Il pense que le commun dénominateur entre les états induits par l’une et l’autre est « l’homme post-almohadien qui a succédé à l’homme de la civilisation musulmane et qui portait en lui tous les germes d’où allaient surgir successivement et sporadiquement tous les problèmes désormais posés au monde musulman… Sous quelque aspect qu’il subsiste – pacha, faux « alem », faux intellectuel ou mendiant – cet homme est la donnée essentielle de tous les problèmes du monde musulman depuis le déclin de sa civilisation… Il est l’incarnation de la colonisabilité, le visage typique de l’ère coloniale, le clown auquel le colonisateur fait jouer le rôle d’« indigène » et qui peut accepter tous les rôles, même celui d’ « empereur », si la situation l’exige » (« Vocation de l’islam »).

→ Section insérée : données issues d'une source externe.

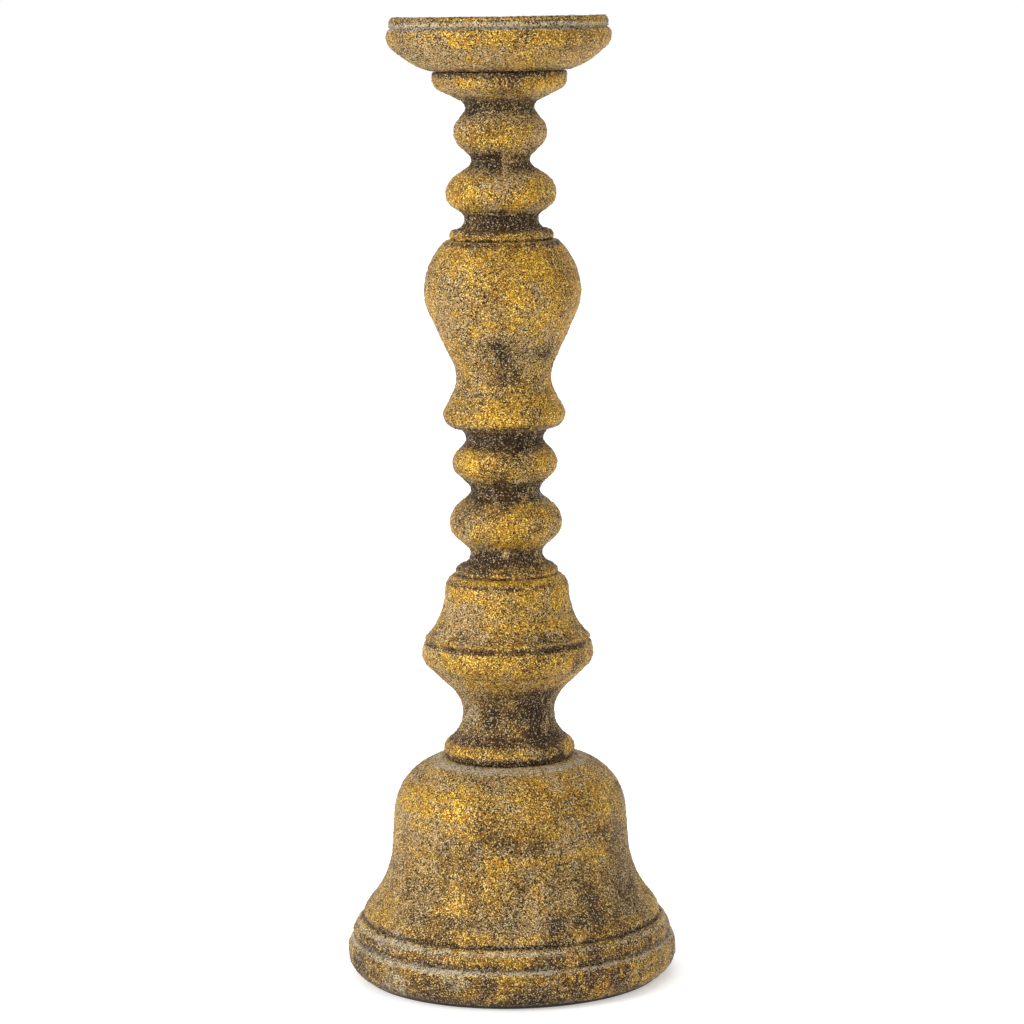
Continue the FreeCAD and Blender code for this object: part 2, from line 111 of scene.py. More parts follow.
class Finish(Network):
    # one material with its principled shader
    def __init__(self, name):
        self.material = bpy.data.materials.new(name)
        self.material.use_nodes = True
        super().__init__(self.material.node_tree)
        self.shader = self.tree.nodes["Principled BSDF"]

    def set(self, **sockets):
        for key, value in sockets.items():
            self.feed(self.shader.inputs[key.replace("_", " ")], value)

    def place(self, stretch=(1, 1, 1)):
        # turned and moved off the axes, so that no pattern lines up with the piece
        coordinates = self.node("ShaderNodeTexCoord")[3]
        return self.node("ShaderNodeMapping", {}, {"Vector": coordinates, "Scale": stretch,
                                                   "Rotation": patternTurn,
                                                   "Location": patternShift})[0]

    def clouds(self, place, size, detail=2.0, rough=0.5, bend=0.0):
        # a soft pattern with lumps about size metres across
        return self.node("ShaderNodeTexNoise", {},
                         {"Vector": place, "Scale": 1 / size, "Detail": detail,
                          "Roughness": rough, "Distortion": bend})[0]

    def grains(self, place, size):
        # three random numbers for each grain, and how far from its middle
        made = self.node("ShaderNodeTexVoronoi", {}, {"Vector": place, "Scale": 1 / size})
        return self.node("ShaderNodeSeparateColor", {}, {"Color": made[1]}) + [made[0]]

    def mix(self, amount, low, high):
        made = self.node("ShaderNodeMix", {"data_type": "RGBA"}, {0: amount, 6: low, 7: high})
        return made[2]

    def kept(self, name):
        return self.node("ShaderNodeAttribute", {"attribute_name": name})[2]

    def bump(self, height, depth, strength=1.0):
        return self.node("ShaderNodeBump", {}, {"Height": height, "Distance": depth,
                                                "Strength": strength})[0]


def linear(red, green, blue):
    # a colour given as 0 to 255 on the screen
    def one(v):
        v /= 255
        return v / 12.92 if v < 0.04045 else ((v + 0.055) / 1.055) ** 2.4
    return (one(red), one(green), one(blue))


gilt = {
    # how large each kind of mark is
    "grain": 0.36 * mm, "lump": 0.9 * mm, "patch": 26 * mm, "blotch": 9 * mm, "streak": 6 * mm,
    "smudge": 34 * mm, "flake": 2 * mm, "pitDepth": 0.18 * mm,
    "gold": linear(196, 140, 14), "glintGold": linear(248, 216, 102),
    "deepGold": linear(128, 82, 8), "taupe": linear(146, 112, 57),
    "paleTaupe": linear(181, 147, 88), "brown": linear(54, 35, 13),
    "warmBrown": linear(84, 54, 14), "black": linear(20, 12, 4), "poolAndSheen": linear(158, 148, 128),
    "paleGrey": linear(208, 190, 154),
    # how much of each pattern goes into the rubbed gold and painted highlights, the dark wax and
    # painted shade, and the grey dust and painted sheen
    "rubbedAndLit": {"level": 0.30, "patch": 4.4, "blotch": 3.0, "flake": 1.2, "ridgeAndLight": 0.7},
    "waxAndShade": {"level": 0.05, "smudge": 2.1, "cove": 0.9, "coveBlotch": 3.2, "coveFlake": 1.6,
            "streak": 0.5, "coveStreak": 1.4, "groove": 0.35, "grooveBlotch": 2.2,
            "grooveFlake": 1.5},
    "dustAndSheen": {"blotch": 2.4, "smudge": 1.6, "flake": 2.4, "edge": 0.62, "soft": 0.3,
             "cover": 0.75},
    "darkGrain": {"level": 0.37, "waxAndShade": 0.20, "dustAndSheen": 0.16, "rubbedAndLit": 0.08, "lump": 0.26,
                  "soft": 0.04, "cover": 0.94},
    "paleGrain": {"level": 0.21, "lump": 0.14, "soft": 0.03, "cover": 0.88, "waxAndShade": 0.25},
    "shine": {"metal": 0.4, "rough": 0.62, "rubbedAndLit": 0.2, "dark": 0.2, "specular": 0.2,
              "sheen": 0.20, "sheenRough": 0.36},
}


def makeGilt():
    m = Finish("antiqueGilt")
    place = m.place()
    cove, groove, ridgeAndLight, poolAndSheen = (m.kept(key) for key in ("cove", "groove", "ridgeAndLight", "poolAndSheen"))
    grainDark, grainGold, grainPale, _ = m.grains(place, gilt["grain"])
    lumpDark, lumpPale, _, _ = m.grains(place, gilt["lump"])
    patch = m.clouds(place, gilt["patch"], 4, 0.62, 0.5) - 0.5
    blotch = m.clouds(m.place((1.2, 1.2, 0.9)), gilt["blotch"], 3, 0.6, 0.4) - 0.5
    streak = m.clouds(m.place((1, 1, 0.14)), gilt["streak"], 3, 0.6) - 0.5  # runs up and down
    smudge = m.clouds(m.place((1.2, 0.9, 1.1)), gilt["smudge"], 3, 0.6, 0.6) - 0.5
    flake = m.clouds(place, gilt["flake"], 2, 0.6) - 0.5

    # gold rubbed on the high points; the side marks add painted highlights to it, and take it away
    # for a painted taupe sheen on the lit left side
    g = gilt["rubbedAndLit"]
    rubbedAndLit = (g["level"] + patch * g["patch"] + blotch * g["blotch"] + flake * g["flake"]
              + ridgeAndLight * g["ridgeAndLight"] - poolAndSheen).clamp()
    # dark wax in the hollows, grooves and smudges, and painted shade where the side marks put it on
    # the right side
    g = gilt["waxAndShade"]
    waxAndShade = (g["level"] + cove * (g["cove"] + blotch * g["coveBlotch"] + flake * g["coveFlake"])
           + smudge * g["smudge"] + streak * (g["streak"] + cove * g["coveStreak"])
           + groove * (g["groove"] + blotch * g["grooveBlotch"] + flake * g["grooveFlake"])).clamp()
    # grey paste pooled in the grooves, and painted grey sheen where the side marks put it on the lit
    # left side
    g = gilt["dustAndSheen"]
    dustAndSheen = ((poolAndSheen + blotch * g["blotch"] + smudge * g["smudge"] + flake * g["flake"])
            .above(g["edge"], g["soft"]) * poolAndSheen.above(0.1, 0.1)).clamp()

    body = m.mix((0.5 + smudge * 1.5).clamp(), gilt["taupe"], gilt["paleTaupe"])
    gold = m.mix((0.5 - blotch * 2).clamp(), gilt["gold"], gilt["deepGold"])
    colour = m.mix(rubbedAndLit * (0.55 + grainGold * 0.45), body, gold)
    brown = m.mix(rubbedAndLit, gilt["brown"], gilt["warmBrown"])
    colour = m.mix((waxAndShade * 1.2).clamp() * 0.97, colour, brown)
    colour = m.mix(dustAndSheen * gilt["dustAndSheen"]["cover"], colour, gilt["poolAndSheen"])

    g = gilt["darkGrain"]
    darkShare = (g["level"] + waxAndShade * g["waxAndShade"] - dustAndSheen * g["dustAndSheen"] - rubbedAndLit * g["rubbedAndLit"]
                 + (lumpDark - 0.5) * g["lump"]).clamp()
    dark = (darkShare - grainDark).above(0.0, g["soft"])
    h = gilt["paleGrain"]
    paleShare = (h["level"] + (lumpPale - 0.5) * h["lump"]).clamp()
    pale = (paleShare - grainPale).above(0.0, h["soft"]) * (1 - dark)
    # pale specks: real grey spray flecks where wax lies, and painted glints of bright gold on the
    # rubbed gold
    speckAndGlint = m.mix(rubbedAndLit.above(0.35, 0.2) * (1 - waxAndShade), gilt["paleGrey"], gilt["glintGold"])
    colour = m.mix(pale * (h["cover"] - waxAndShade * h["waxAndShade"]), colour, speckAndGlint)
    colour = m.mix(dark * g["cover"], colour, gilt["black"])

    g = gilt["shine"]
    m.set(Base_Color=colour, Metallic=(rubbedAndLit * g["metal"] * (1 - dark) * (1 - waxAndShade)).clamp())
    m.set(Roughness=(g["rough"] - rubbedAndLit * g["rubbedAndLit"] + dark * g["dark"]).clamp())
    m.set(Specular_IOR_Level=g["specular"], Sheen_Weight=g["sheen"],
          Sheen_Roughness=g["sheenRough"], Sheen_Tint=gilt["paleTaupe"])
    height = grainDark * 0.6 + lumpDark * 0.7 + flake
    m.set(Normal=m.bump(height, gilt["pitDepth"], 0.7))
    return m.material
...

La « colonisabilité » est une sorte de cause inhibitrice générale qui naît et se développe dans l’esprit décadent. C’est un état d’incapacité à se gérer collectivement qui se traduit par une déliquescence générale, une psychologie de la résignation, une distension du réseau des relations sociales et une désarticulation morale et idéologique. Les gens, n’ayant plus de buts communs et de projets collectifs, se dispersent et s’atomisent. Quand il existe, le pouvoir s’occupe de durer tandis que les individus se laissent vivre, indifférents au lendemain, jusqu’à ce que survienne une invasion étrangère.
Ainsi, la « colonisabilité » n’est pas une conséquence de la colonisation, mais la cause qui l’engendre. Elle n’est pas le résultat défavorable d’un rapport de forces, mais le terme d’un processus de désagrégation antérieur. Certes, une civilisation ou une nation peut être battue militairement par plus puissant qu’elle, mais tant qu’il subsiste entre ses membres un sentiment d’unité, un esprit collectif, un « désir de vivre ensemble », elle ne saurait se résigner au fait accompli. Le facteur militaire n’est lui-même que le résultat du dynamisme économique et de l’activité scientifique qui conduit aux inventions et aux innovations.